On Nov 1, 2005, at 8:53 AM, Paolo Carlini wrote:

Hi,

I think it makes perfect sense to apply the simple patch submitted as
part of the PR: in case of clear() we know a lot more of a generic
erase(iterator, iterator) and, indeed, "manually inlining" the current
erase call and cleaning up the result we end up with the very same code
of ~vector() (+ adjustment for the _M_finish pointer). The impact on the
generated assembly is impressive (x86, -O2 -fomit-frame-pointer):

I don't have contrary opinion, just a note that we need more of this.


clear() is best not thought of as a special case of erase(). It is best thought of as a special case of a private function which I'll call:

void __erase_at_end(size_type n);

Erases the last n elements from the vector.
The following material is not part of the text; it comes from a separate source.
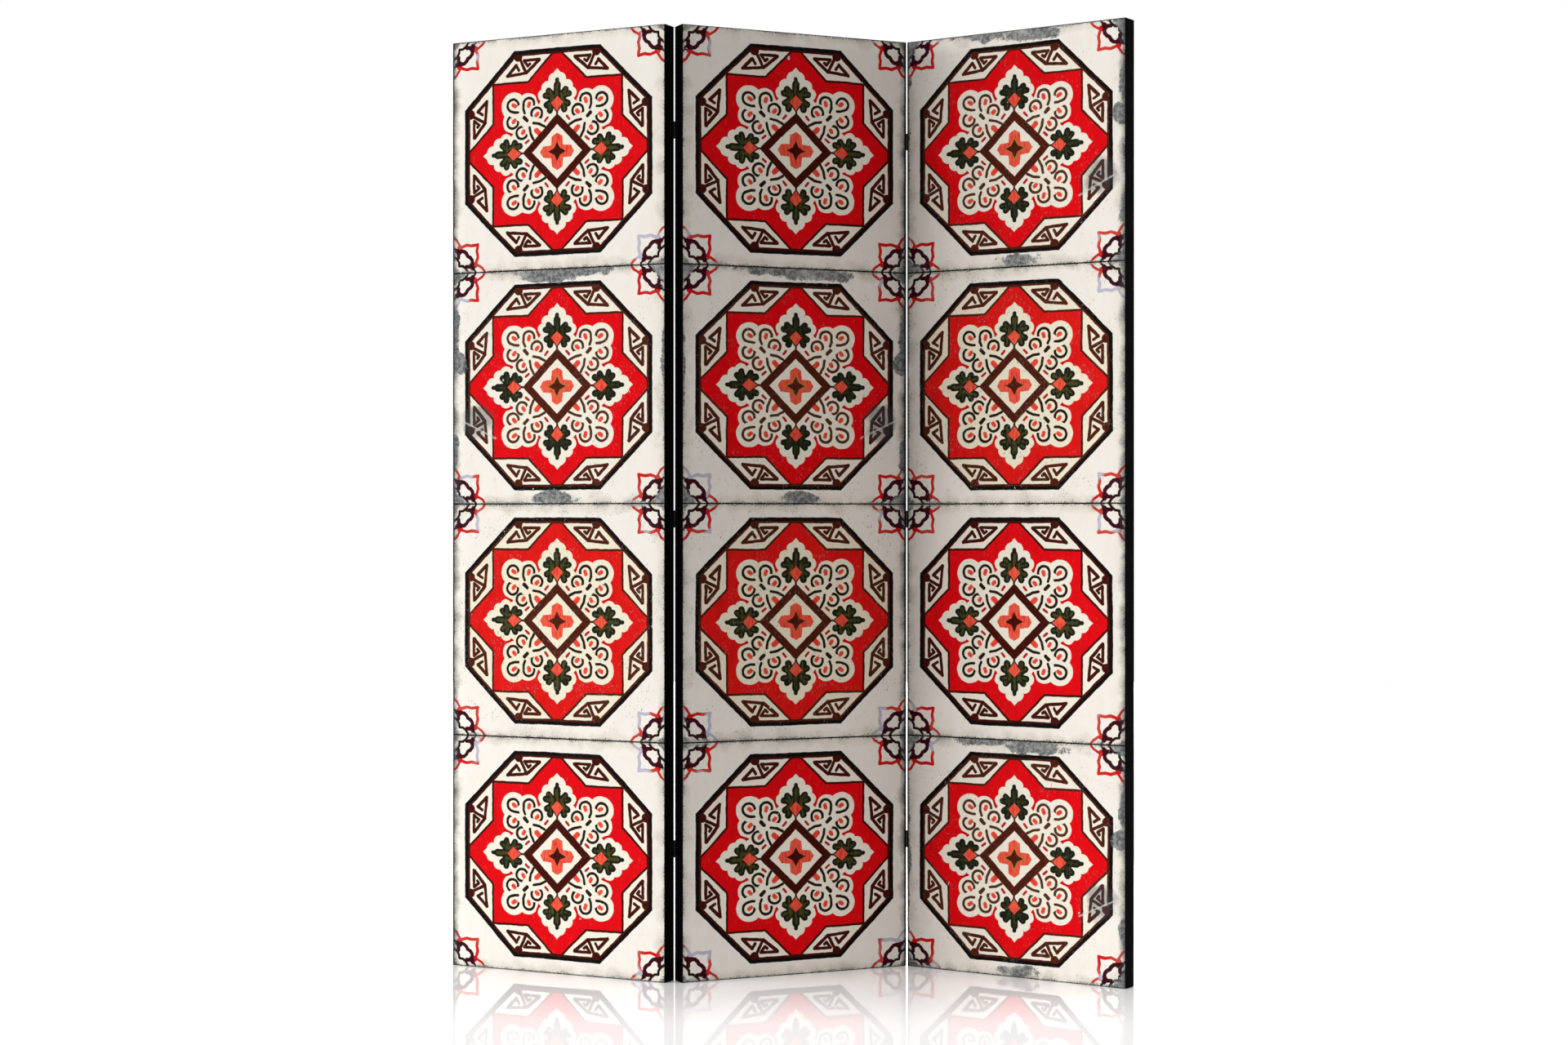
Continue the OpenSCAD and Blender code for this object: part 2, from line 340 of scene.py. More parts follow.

This is needed in the following public members of vector:

All forms of assign.
All forms of erase.
All forms of resize.
clear.

I haven't studied it thoroughly yet but because of the structure of this implementation of vector, the following variant might be slightly more efficient:

void __erase_from(T* p);

where everything in [p, end()) gets erased.

Given such a private helper, we can optimize it just as you show for clear, but then propagate that optimization around to all of these other places in vector too. clear() then becomes a trivial inline:

void clear() {__erase_from(this->_M_impl._M_start);}

All that being said, I have no objection to the patch as is for now. This is just a note of a direction that I think would be good to take in the future.

On the issue of inlining, and I'm speaking from an standpoint of great ignorance here, it could well be that __erase_from is a function that we want inlined if it is optimized (i.e. when the destructor is trivial), and not inlined if it is not optimized. We can overload __erase_from on tr1::has_trivial_destructor<T>::value, inlining for true and not for false.

Before we do that though we need to improve has_trivial_destructor with compiler knowledge about the type. Right now it just rings true for scalars and that is far too restrictive for prime time use.